# Saratogas & Poisons



## jane8851 (Jan 10, 2007)

Thought I'd give this a try. Here are my mineral waters and above them are some poisons. The Stoddard red amber Congress & Empire E quart is my favorite but I like the mountain glass C quarts too. Still looking for a light honey amber Stoddard E quart if anyoe has an extra.  :- )


----------



## jane8851 (Jan 10, 2007)

And some others, labeled Hostettor and pontilled meds.


----------



## jane8851 (Jan 10, 2007)

Just some nice window bottles. I've got to practice some more as my photos are too dark.


----------



## Flaschenjager (Jan 10, 2007)

Beautiful glass *Jane* and *Welcome to Antique-Bottles.Net* ! []


----------



## annie44 (Jan 10, 2007)

Great collection!  I'd love to see a close-up photo of that Congress and Empire "E" quart in amber.  Is the pint next to it a Hotchkiss Sons' variant?


----------



## jane8851 (Jan 10, 2007)

Here ya' go Annie. From left to right: Black Congress & Empire C quart no rear embossing, common green Congress & Empire C pint, Stoddard yellow/amber Missiquio quart (I know, spelling is wrong but I'm too lazy to go look at the bottle), common green Congress & Empire C quart, mountain glass Congress & Empire C quart no rear embossing, Stoddard amber Congress & Empire E quart no rear embossing, Hotchkiss C pint olive yellowish green, common Congress & Empire E quart teal colored.


----------



## annie44 (Jan 10, 2007)

Wow - that is a gorgeous bottle.  Here is a pic of my best Stoddard mineral water - a Highrock Congress Spring that I got for Christmas this year.


----------



## annie44 (Jan 10, 2007)

I also like the dark colored utility bottle shown with your pontiled meds - is that one also pontiled?


----------



## jane8851 (Jan 10, 2007)

*RE: Saratoga's & Poisons*

Beautiful Highrock! I love the crudity on the others as well. Can't beat early glass. My little olive amber utility is pontilled and has a  label which reads Pyrethum for Bed Bugs.


----------



## capsoda (Jan 10, 2007)

Great lookin bottles Jane. That is an interesting little box you have there. Love the slates too.


----------



## jane8851 (Jan 10, 2007)

Thanks! My photos don't show the true beauty but I'll keep trying.


----------



## annie44 (Jan 10, 2007)

Your photos are great!  I wish I had a window to display my bottles in - I have mine in a cabinet that doesn't have lighting right now and usually take them outside or to my sunroom to get photos.


----------



## jane8851 (Jan 10, 2007)

*RE: Saratoga's & Poisons*

I put museum gel on the bases to prevent any tragedies. My American Bulldog pup is a "flinger" of toys.


----------



## bearswede (Jan 10, 2007)

*RE: Saratoga's & Poisons*

Nice display, Jane... And welcome to our little club...

  Hey Cindy...

  That "Rock" on your Highrock looks like a flickering flame in that lighting... Nice Christmas booty!!!

  Ron


----------



## earlyglass (Jan 10, 2007)

*RE: Saratoga's & Poisons*

Nice mineral waters guys... and gals!  

 Although they all have the same form, I love the character of the Stoddard glass mineral waters. Here is an example of a pint size in a light honey amber.... 
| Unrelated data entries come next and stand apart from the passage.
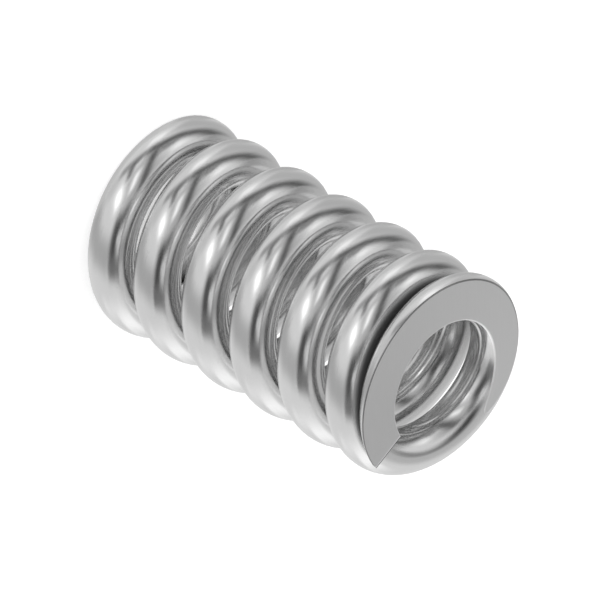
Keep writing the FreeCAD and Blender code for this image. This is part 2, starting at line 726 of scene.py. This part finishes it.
def seen_directly(tree):
    """1 for camera, glossy and transmission rays, and 0 for the rest."""
    rays = add_node(tree, "ShaderNodeLightPath").outputs
    camera_or_glossy = combined(tree, rays["Is Camera Ray"], rays["Is Glossy Ray"], "MAXIMUM")
    return combined(tree, camera_or_glossy, rays["Is Transmission Ray"], "MAXIMUM")


def add_world():
    """White where it is seen, and elsewhere a plain even light."""
    world = bpy.data.worlds.new("studio")
    bpy.context.scene.world = world
    world.use_nodes = True
    tree = world.node_tree
    background = tree.nodes["Background"]
    background.inputs["Color"].default_value = white
    strength = mapped(tree, seen_directly(tree), world_strength, 1.0)
    tree.links.new(strength, background.inputs["Strength"])


def floor_paper():
    """Dull white paper, which glows a little so that it shows white and keeps the shadow."""
    material, tree, shader = new_material("floor_paper")
    shader.inputs["Base Color"].default_value = floor_colour
    shader.inputs["Roughness"].default_value = 1.0
    shader.inputs["Specular IOR Level"].default_value = 0.0
    shader.inputs["Emission Color"].default_value = white
    glow = add_node(tree, "ShaderNodeMath", {1: floor_glow}, operation="MULTIPLY")
    tree.links.new(seen_directly(tree), glow.inputs[0])
    tree.links.new(glow.outputs[0], shader.inputs["Emission Strength"])
    return material


def add_floor():
    """A plain round floor, a hair below the lower ground face."""
    angles = [2 * pi * index / floor_sides for index in range(floor_sides)]
    rim = [
        (floor_radius * cos(angle), floor_radius * sin(angle), -floor_below_spring)
        for angle in angles
    ]
    mesh = bpy.data.meshes.new("floor")
    mesh.from_pydata(rim, [], [tuple(range(floor_sides))])
    mesh.materials.append(floor_paper())
    floor = add_object("floor", mesh)
    floor.visible_glossy = False


# The spring

mesh = spring_mesh()
mesh.materials.append(drawn_wire())
mesh.materials.append(ground_steel("ground_steel_face", darkest=0.70, brightest=0.725))
mesh.materials.append(ground_steel("cut_steel_end", darkest=0.68, brightest=0.74))
mesh.materials.append(ground_edge())
spring = add_object("spring_wire_dressed", mesh)
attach(spring, "root")
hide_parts("spring_wire")

# Its surroundings

add_camera()
add_wall()
for card in cards:
    add_card(*card)
add_lamp("key_lamp", ball_place=(-0.30, 0.05), size=0.16, watts=0.35)
add_lamp("fill_lamp", ball_place=(0.45, 0.30), size=0.20, watts=0.25)
add_world()
add_floor()
bpy.context.scene.view_settings.view_transform = "Standard"
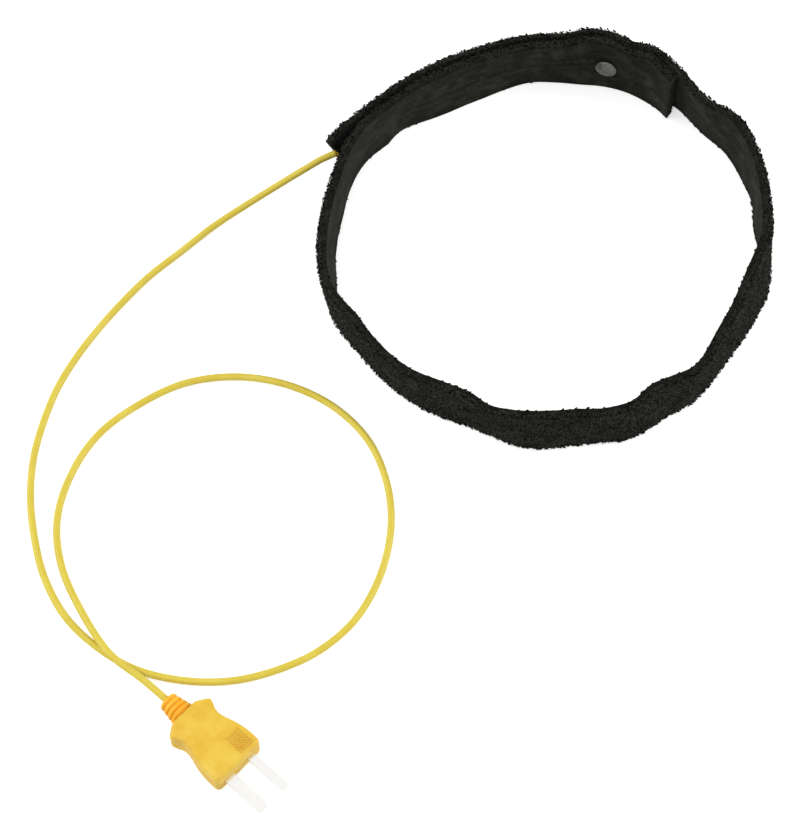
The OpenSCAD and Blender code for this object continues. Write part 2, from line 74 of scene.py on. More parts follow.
# How the strap lies: angle, sway of its bottom edge, sway of its top edge
STRAP_LAY = np.array([
    (60, 1.4 + LAP, 2.4 + LAP),
    (52, 4.6, 2.6), (46, 3.4, 0.4), (40, 2.8, 0.3), (33, 3.6, 3), (24, 3, 2.5), (16, 2.3, 1.4),
    (8, 0.3, 0.3), (-2, 1.2, -0.5), (-12, 1.1, -3), (-18, -0.2, -4), (-30, -2, -3.9),
    (-38, -2.2, -3.1), (-50, -1.1, -0.6), (-58, -1.8, -1.9), (-63, -1, -2.2), (-70, -0.3, 0.3),
    (-78, -1.5, 0), (-84, -1.8, -0.9), (-96, -1, -0.2), (-106, -3, 0.2), (-112, -3.7, -1.9),
    (-118, -3.2, -1.9), (-130, -2.3, 0.2), (-144, -1.7, 0.4), (-150, -1.3, 0.3), (-156, -0.2, 1.8),
    (-162, 0.4, 3), (-172, -0.8, 1.9), (-182, -1.1, 0.4), (-194, -1.3, -0.6), (-206, -0.3, -0.5),
    (-213, -0.3, -0.7), (-220, -1.5, -1.8), (-226, -1.1, -2.6), (-238, -4, -3.3), (-252, -3.6, -3.2),
    (-268, -0.3, -1.5), (-276, 0, -0.6), (-282, 0.3, 2.2), (-288, 1.3, 2.7), (-293, 1.7, 1.4),
    (-299, 1.3, 2.5), (-305, 0.6, 0.3), (-312, -1.6, -1.6),
])
NEIGHBOURS = np.pad(STRAP_LAY, ((1, 1), (0, 0)), mode="edge")
SLOPES = (NEIGHBOURS[2:, 1:] - NEIGHBOURS[:-2, 1:]) / (NEIGHBOURS[2:, :1] - NEIGHBOURS[:-2, :1])


def ease(t):
    """Smooth step from 0 to 1."""
    s = np.clip(t, 0, 1)
    return s * s * (3 - 2 * s)


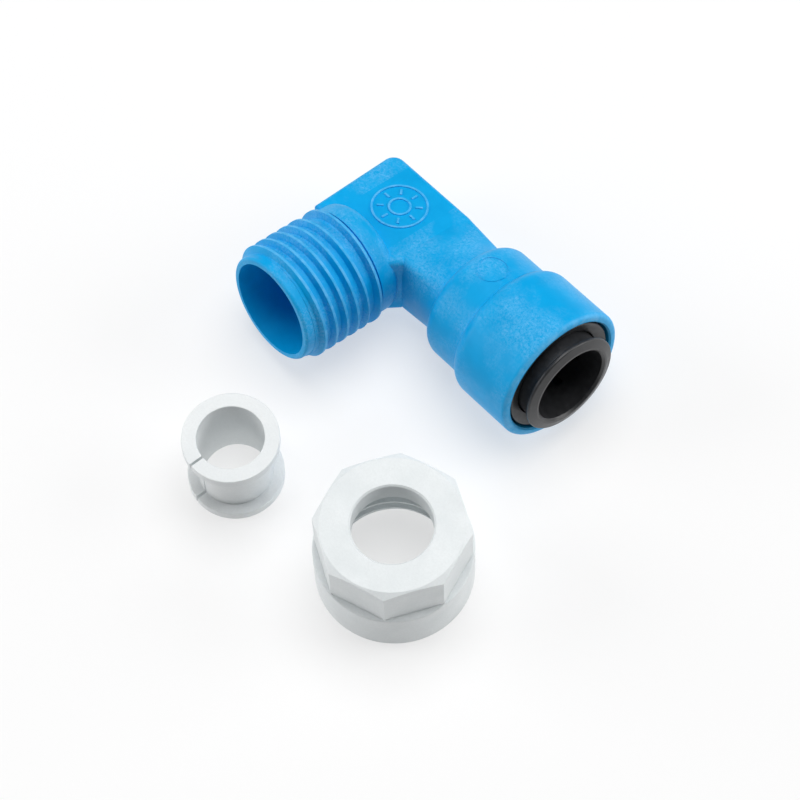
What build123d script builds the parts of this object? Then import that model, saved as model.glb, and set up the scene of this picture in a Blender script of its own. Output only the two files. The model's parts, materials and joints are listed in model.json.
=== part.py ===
from build123d import *
import os
from math import asin, cos, hypot, pi, sin, sqrt, tan

# A push-in pipe elbow with a male thread on its other arm, and the thread's own loose gland nut
# and split bush, laid out on a table. All lengths are in millimetres, and +Z is up from the table.
#
# Places along an arm are distances from the crossing of the two arms' axes, and radii are from
# that arm's axis. The socket arm heads along +X and the thread arm along -Y, each rising a little,
# because the elbow lies on its side on its round shoulders.

# Square block at the bend
BLOCK_HALF_HEIGHT = 6.7
BLOCK_BACK = 11.5
BLOCK_SIDE = 8.6
BLOCK_FRONT = 10.8
BLOCK_INNER = 8.2
BLOCK_REACH = 11.6
BLOCK_WAIST = 10.5
CORNER_ROUND = 2.5
EDGE_ROUND = 1.2
WATERWAY_R = 4.8
WATERWAY_END = 5.2

# Socket arm, outside
NECK_R = 9.5
NECK_OVERLAP = 0.5
COLLAR_START = 20.2
COLLAR_R = 12.05
COLLAR_RAMP = 0.7
COLLAR_ROUND = 2.8
RING_START = 29.9
RING_R = 13.6
RING_RAMP = 0.9
RING_ROUND = 3.0
RIM = 44.9
RIM_ROUND = 0.9

# Socket arm, inside
TUBE_R = 7.5
TUBE_STOP = 17.5
GUIDE_R = 7.65
SEAL_START = 22.0
SEAL_R = 10.25
MOUTH_START = 31.2
MOUTH_R = 11.85

# Seal and its washer
SEAL_SECTION_R = 1.4
WASHER_START = 25.0
WASHER_THICK = 2.0
WASHER_R = 10.15
WASHER_BORE_R = 7.7

# Retaining ring in the mouth
RING_GAP = 0.05
INSERT_NOSE_START = 42.0
INSERT_NOSE_R = 11.45
INSERT_FACE = 44.5
INSERT_SLOPE = 0.8
THROAT_R = 9.15
THROAT_START = 41.0
CAGE_R = 11.0
CAGE_END = 35.0

# Collet
COLLET_TAIL = 29.6
COLLET_TAIL_R = 9.8
BARB_START = 34.3
BARB_R = 10.6
BARB_FLAT = 0.65
COLLET_NECK_R = 8.95
COLLET_BORE_R = 7.6
FINGER_BORE_R = 7.9
FINGER_END = 40.0
FLANGE_START = 46.5
FLANGE_FACE = 47.8
FLANGE_R = 10.0
FLANGE_ROUND = 0.35
FLANGE_SLOPE = 0.5
BORE_CHAMFER = 0.4
FINGERS = 8
SLOT_WIDTH = 1.3
SLOT_END = 42.2

# Grip teeth, one in each finger, leaning towards the tube stop
TOOTH_THICK = 0.5
TOOTH_WIDTH = 3.2
TOOTH_LEAN = 28.0
TOOTH_TIP_R = 7.42
TOOTH_ROOT_R = 9.3
TOOTH_PLACE = 36.6
POCKET_GAP = 0.02

# Thread arm
BOSS_START = 8.4
BOSS_R = 11.0
BOSS_ROUND = 2.3
RELIEF_START = 13.0
RELIEF_R = 10.5
LAND_START = 13.7
LAND_WIDTH = 0.5
CREST_R = 11.7
ROOT_R = 10.6
THREAD_END = 27.9
NOSE_START = 28.6
NOSE_R = 10.5
NOSE_END = 30.5
NOSE_ROUND = 0.55
NOSE_BORE_R = 9.3
NOSE_BORE_START = 12.4
PITCH = 2.54
CREST_FLAT = 0.5
ROOT_FLAT = 1.0
FIRST_GROOVE = 15.45
GROOVE_END = 29.45
RUNOUT_R = 10.4
RUNOUT_SLOPE = 0.5
RUNOUT_FLAT = 1.5
OVERCUT = 0.3

# Raised mark on the block's flat top and round witness mark on the collar
MARK_R = 5.4
MARK_LINE = 0.4
MARK_HEIGHT = 0.2
MARK_INNER_R = 2.2
MARK_TICKS = 8
MARK_TICK_LENGTH = 1.3
WITNESS_R = 3.0
WITNESS_PLACE = 25.6
WITNESS_LINE = 0.3
WITNESS_HEIGHT = 0.1

# Gland nut, standing on its open end
NUT_FROM_CROSSING = (48.0, -42.7)
NUT_HEIGHT = 19.7
SKIRT_R = 14.35
SKIRT_HEIGHT = 10.2
HEAD_SIDES = 8
HEAD_R = 14.05
HEAD_TURN = -2.0
HEAD_TOP_R = 12.7
HEAD_BEVEL_DROP = 0.95
LIP_THICK = 4.6
NUT_HOLE_R = 7.3
NUT_MINOR_R = 10.95
NUT_MAJOR_R = 12.0
SMALL_CHAMFER = 0.3

# Split bush, standing on one flange
BUSH_FROM_CROSSING = (14.9, -52.1)
BUSH_HEIGHT = 15.7
BUSH_FLANGE_R = 8.8
BUSH_FLANGE_THICK = 2.0
BUSH_NECK_R = 6.75
BUSH_BORE_R = 6.1
BUSH_SLIT = 0.5
BUSH_SLIT_TURN = -93.0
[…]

 Jane, the honey amber "E" is available and not uncommon, you should be able to find one.  

 Good luck!

 Mike


----------



## jane8851 (Jan 10, 2007)

*RE: Saratoga's & Poisons*

That's one beautiful bottle, earlyglass! It's exactly the color quart I'm looking for. Years ago I used to belong to the Saratoga Collectors Society which had lots of members set up at the bottle show in Saratoga Springs. You could walk into the show and find top shelf examples regularly but not so much anymore. I saw one Stoddard E quart this year and there was a stampede to the table to buy it. Gone in the first 2 minutes of the show. I never even got near the table in the rush.


----------



## earlyglass (Jan 10, 2007)

*RE: Saratoga's & Poisons*

Thanks Jane. Yes, the good stuff is becoming increasingly difficult to find. What was once "common" is now an edangered species! Even the pieces that we take for granted today will become difficult to obtain for future collectors. 

 I have had a few of the quarts. If I get another any time soon, I will certainly contact you.

 Mike


----------



## jane8851 (Jan 10, 2007)

*RE: Saratoga's & Poisons*

Thanks Mike. I check your site regularly hoping one will turn up. Do let me know if one does. That Vaughn's is tempting though.


----------